Mais um detalhe: o escritor precisa ir além de escrever a obra e isso é por vezes desanimador, até constrangedor, porque a gente precisa se expor bastante. Para personalidades tímidas e inseguras – estou falando por mim – é um esforço grande ficar se autopromovendo. Ter um papel político, ok, mas ter que ficar promovendo seu próprio livro, ficar falando bem dele e tal, isso é realmente constrangedor.

Clarice Lispector dizia que escrevia com a mesma necessidade de quem se alimenta. Por que você escreve?

Muito é por diversão intelectual, diria ser esse o principal motivo. É sofrido antes, é sofrido durante, mas o final de um dia de trabalho que rendeu dá a energia suficiente para prosseguir. E quando o trabalho não rendeu, é preciso escrever sem energia mesmo. Ir para o computador sem pensar muito, como se não houvesse mesmo alternativa. Uma frase bem ajeitada, uma sacada para o enredo, uma peripécia bem encaixada, uma reflexão não forçada, tudo isso é o que eu chamo de diversão intelectual. Além disso, sou um sujeito indeciso e, a cada opinião que tenho, trago sempre um amigo imaginário a me apresentar um contra-argumento que me impede de ter convicções muito sólidas. Então a literatura, polifônica por sua ,natureza, acaba sendo uma arena boa para colocar os conflitos em vez de resolvê-los. Resolver, se for o caso, vai ser tarefa do leitor.
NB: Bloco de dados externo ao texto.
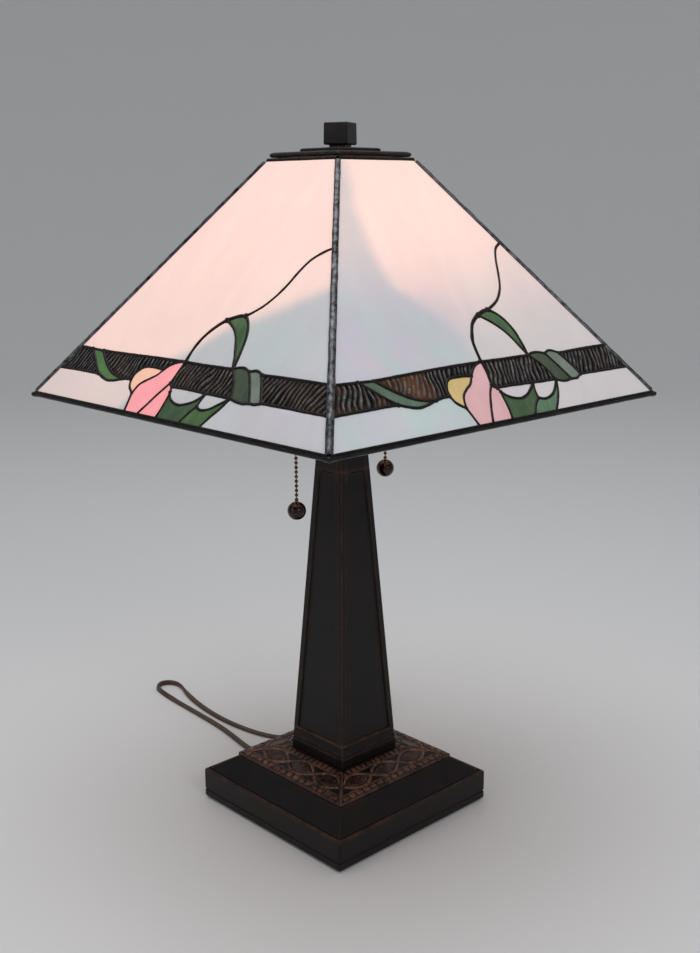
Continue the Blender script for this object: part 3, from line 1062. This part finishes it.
# cap over the top of the shade
sq = lambda pts, r=0.5, n=3: [tuple(p) for p in fillet(pts, r, n)]
cap = sq([(4.8, 546.0), (20.0, 546.0), (36.2, 546.0), (38.4, 545.3), (39.2, 544.3), (39.1, 543.2), (38.2, 542.1), (37.0, 542.1), (4.8, 542.1)], 0.5)
square_loft("cap_tray", cap, BLACKCAP, "shade", 1.2, 4, 0, "shade_cap", [0.85 if 38.3 < p[0] and p[1] > 542.6 else 0.1 for p in cap], "ring")
pl = sq([(4.8, 549.0), (20.9, 549.0), (22.3, 548.2), (22.3, 546.3), (4.8, 546.3)], 0.5)
square_loft("cap_upper_plate", pl, BLACKCAP, "shade", 0.9, 4, 0, "cap_plate", [0.5 if p[0] > 21.6 else 0.08 for p in pl], "ring")
fin = sq([(0.01, 568.0), (9.2, 568.0), (9.75, 567.4), (10.0, 552.3), (9.4, 551.4), (6.6, 551.2), (6.6, 549.6), (4.5, 549.6), (4.5, 562.0), (0.01, 562.0)], 0.35)
square_loft("finial_block", fin, BLACKCAP, "finial", 0.8, 4, math.radians(24), "finial",
            [0.6 if p[0] > 9.0 and (p[1] > 567 or p[1] < 552.4) else 0.05 for p in fin], True)


# ------------------------------------------------------------------ base, collar, column
prof = sq([(9, 39.7), (40, 39.7), (64.0, 39.7), (65.2, 39.5), (66.4, 38.8), (67.4, 38.1), (73.5, 33.7), (80.6, 28.6), (82.5, 27.2), (83.2, 26.0), (83.7, 26.0), (84.1, 27.1), (85.2, 27.2), (86.1, 26.6),
           (86.4, 25.6), (86.4, 24.6), (86.4, 17.0), (86.4, 10.0), (86.4, 9.2), (85.7, 8.7), (85.6, 7.9), (86.4, 7.4), (86.4, 6.6), (86.4, 3.4), (86.4, 2.6), (85.7, 1.5), (81.5, 1.5), (81.5, 22.0), (63.0, 35.2), (9, 35.2)], 0.3)
wear = []
for h, z in prof:
    v = 0.0
    if z > 26.5 and 83.9 < h < 86.35:
        v = 0.60
    elif 64.8 < h < 65.6 and z > 39.3:
        v = 0.30
    elif h > 86.2 and z > 25.1:
        v = 0.45
    elif h > 86.2 and (9.0 < z < 9.6 or 7.0 < z < 7.5 or z < 3):
        v = 0.15
    wear.append(v)
base = square_loft("base_body", prof, BRONZE, "lamp", 1.4, 5, 0, "base_casting", wear, "ring", along=16)


def relief(s, h):
    """Height of the collar's embossing and how far it is rubbed, at s along and h out from the middle."""
    s_, h_ = abs(s), h
    z, rub = 0.0, 0.0

    def bump(x, c, w, top):
        e = (x - c) / w
        return top * max(0.0, 1 - e * e) ** 0.6 if abs(e) < 1 else 0.0

    lim = h_ - 2.2
    if s_ < lim:
        # plain fillets
        for c, w, t in ((57.9, 0.75, 0.75), (40.2, 0.7, 0.65)):
            b = bump(h_, c, w, t)
            if b > z:
                z, rub = b, 0.75
        if 41.3 < h_ < 57.0:
            wave = 8.2 * math.cos(tau * s / 64.0)
            for sgn in (1, -1):
                c = 49.1 + sgn * wave
                slope = 8.2 * tau / 64.0 * abs(math.sin(tau * s / 64.0))
                w = 1.35 * math.sqrt(1 + slope * slope)
                b = bump(h_, c, w, 0.95)
                if b > z:
                    z, rub = b, 0.95
            gap = abs(wave) - 2.6 - abs(h_ - 49.1)
            if gap > 0:
                p = 0.62 * min(1.0, gap / 0.6)
                if p > z:
                    z, rub = p, 0.34
        if 58.9 < h_ < 63.4:
            u = (s + 200) % 7.8
            if 0.9 < u < 6.9:
                e = min(u - 0.9, 6.9 - u, h_ - 58.9, 63.4 - h_)
                p = 0.75 * min(1.0, e / 0.5)
                if p > z:
                    z, rub = p, 0.85
        if 34.6 < h_ < 38.9:
            u = (s + 200) % 5.6
            if 0.8 < u < 4.8:
                e = min(u - 0.8, 4.8 - u, h_ - 34.6, 38.9 - h_)
                p = 0.6 * min(1.0, e / 0.5)
                if p > z:
                    z, rub = p, 0.6
    e = (h_ - s_) / 1.5  # strip down the mitre
    if abs(e) < 1 and h_ > 34.5:
        p = 0.8 * (1 - e * e) ** 0.5
        if p > z:
            z, rub = p, 0.8
    g = noise.noise(Vector((s * 0.45, h * 0.45, 2.0)))
    return z + 0.08 * g, rub * (0.75 + 0.5 * g)


per = 250
hs = list(np.arange(33.0, 64.01, 0.45))
rows = [(8.0, 49.2, 0), (20.0, 49.2, 0), (32.0, 49.2, 0)] + [(h, 0, 1) for h in hs] + [(64.5, 42.9, 0), (64.8, 42.3, 0), (64.8, 40.0, 0), (8.0, 40.0, 0)]
verts, wear = [], []
for h, z, rel in rows:
    for c in range(4):
        q = pi / 2 * c
        for i in range(per):
            s = -h + 2 * h * i / per
            if rel:
                zz = 49.2 - (h - 33.0) * (6.2 / 30.6)
                up, rub = relief(s, h)
                zz = min(zz + up - 0.25, 49.35 - (h - 33.0) * 0.10)
                if h > 63.3:
                    zz -= 0.25 * (h - 63.3)
            else:
                zz, rub = z, 0.35 if h > 64.4 and z > 42 else 0.0
            verts.append((s * math.cos(q) + h * math.sin(q), s * math.sin(q) - h * math.cos(q), zz))
            wear.append(rub)
R = len(rows)
faces = grid_faces(R, per * 4, True, flip=True)
faces += [((R - 1) * per * 4 + j, (R - 1) * per * 4 + (j + 1) % (per * 4), (j + 1) % (per * 4), j)[::-1] for j in range(per * 4)]
make("collar_relief", verts, faces, RELIEF, "lamp", attrs={"wear": wear}, node="embossed_collar", sharp=50)

lean = (31.9 - 14.7) / (320.0 - 49.5)


def column_half(z):
    return 31.9 - (z - 49.5) * lean


# column: rows up the shaft, columns set from the panel's edges so its frame stays crisp
def foot_half(z):
    pts = [(49.5, 31.9), (55.8, column_half(55.8) + 0.25), (57.2, column_half(57.2) + 0.30), (58.0, column_half(58.0) - 0.35), (58.9, column_half(58.9) - 0.40),
           (59.7, column_half(59.7) + 0.35), (60.6, column_half(60.6) + 0.40), (61.3, column_half(61.3) - 0.1), (66.8, column_half(66.8) - 0.1), (67.8, column_half(67.8))]
    if z >= 67.8:
        return column_half(z)
    return float(np.interp(z, [p[0] for p in pts], [p[1] for p in pts]))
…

As redes de livrarias crescem mais e mais. As listas dos mais vendidos estão com números mais estonteantes. Você, como professor e escritor, acha que os jovens estão lendo mais e melhor?
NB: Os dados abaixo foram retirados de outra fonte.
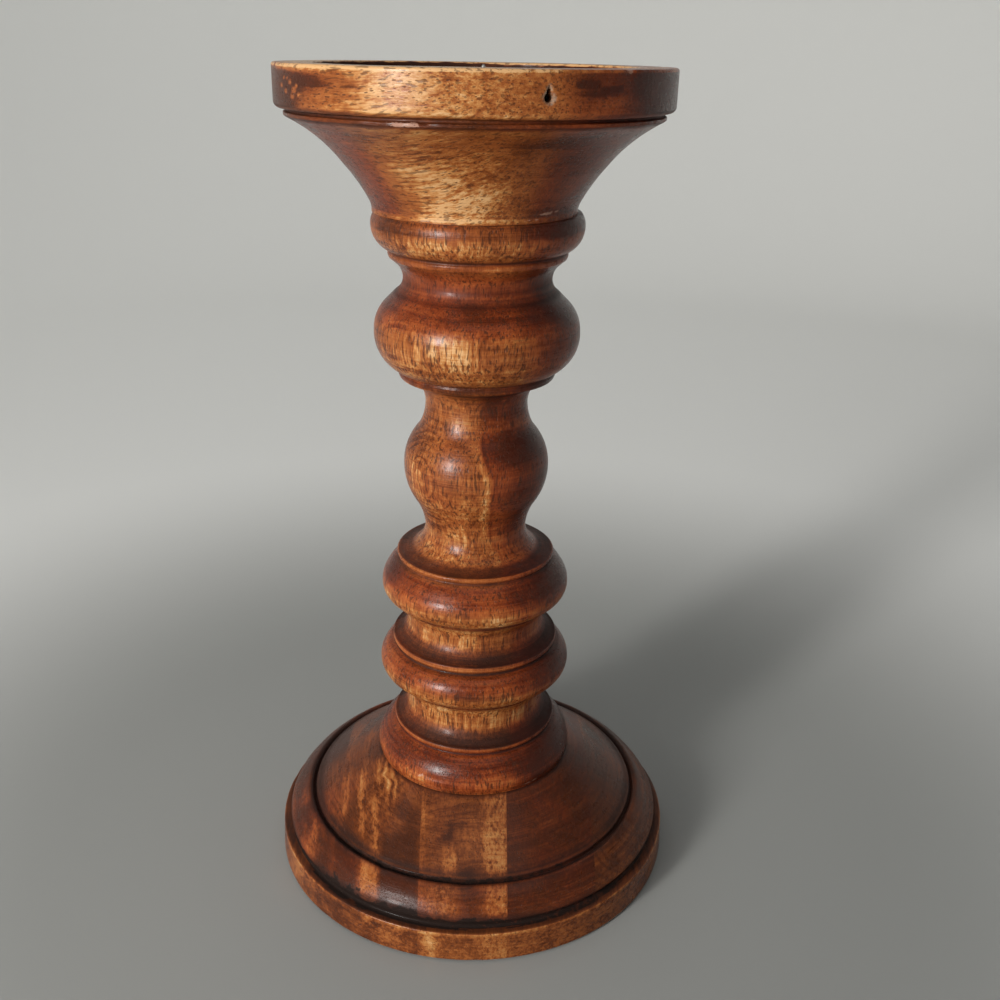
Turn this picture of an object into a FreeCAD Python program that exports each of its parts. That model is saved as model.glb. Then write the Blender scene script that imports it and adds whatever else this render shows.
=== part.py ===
import FreeCAD, Part
import math
import os
import Sketcher

# Turned hardwood pricket candle stand.
# Millimetres, +Z up, origin on the floor at the middle of the felt pad.
# Five glued boards make the base block, a single spindle makes the stem, and a
# single block with its grain lying level makes the cup. The stem has a round
# tenon at each end. A screw from below holds the base, and a steel spike with
# its head trapped under the cup floor holds the candle.

doc = FreeCAD.newDocument("CandleStand")

sheet = doc.addObject("Spreadsheet::Sheet", "Sizes")
sheet.Label = "Sizes"
_row = [0]


def size(alias, value, note=""):
    """One driving dimension: note, plain number and alias in a row of the sheet."""
    _row[0] += 1
    n = _row[0]
    sheet.set("A%d" % n, note or alias.replace("_", " "))
    sheet.set("B%d" % n, repr(round(float(value), 4)))
    sheet.setAlias("B%d" % n, alias)


# ---------------------------------------------------------------------------
# Driving sizes
# ---------------------------------------------------------------------------
size("felt_thick", 1.6, "felt pad thickness")
size("felt_radius", 55.6, "felt pad radius")
size("felt_pocket_radius", 56.0, "shallow recess under the base for the felt")
size("wood_foot", 0.6, "height of the wooden rim of the base above the floor")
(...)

Concordo com o crescimento do mercado editorial e os números mostram isso. Mas curiosamente o número de leitores de livros não cresce. Até retrocede, se pegarmos as duas versões anteriores do documento Retratos da Leitura no Brasil (2007 e 2011, se não me engano). Há mais leitores de tela, isso é certo, que são aqueles leitores de textos mais curtos, informativos etc. Isso é bom, mas os livros mesmo não estão indo parar nas mãos dos leitores. Minha esperança é no longo prazo, e creio haver motivo: nossa defasagem de bibliotecas é muito grande, boa parte das escolas não têm bibliotecas e, se têm, são geridas por profissionais não-leitores, entre outros problemas. Aí, a questão: como o mercado editorial cresce e o número de leitores não? É que o maior comprador de livros do mundo é o governo brasileiro, que busca equipar as escolas com bibliotecas. Talvez, no longo prazo, a escola consiga formar leitores (e eu já afirmo isso louco para contra-argumentar, tal é a dificuldade que a escola tem de aproximar os alunos dos livros). Temos que ter um professor leitor, premissa básica. Temos que dar acesso aos livros. Temos que mostrar que a literatura não é coisa do passado e que ela se faz aqui e agora. Falando assim, parece fácil. A gente tem a ideia de um bolo perfeito na cabeça, mas não tem muita ideia de como fazê-lo. No geral, não sou otimista. Nunca fomos leitores de livros e não vejo isso no horizonte próximo. E sei que estou me contradizendo, mas essa contradição é coerente com a minha personalidade claudicante (risos).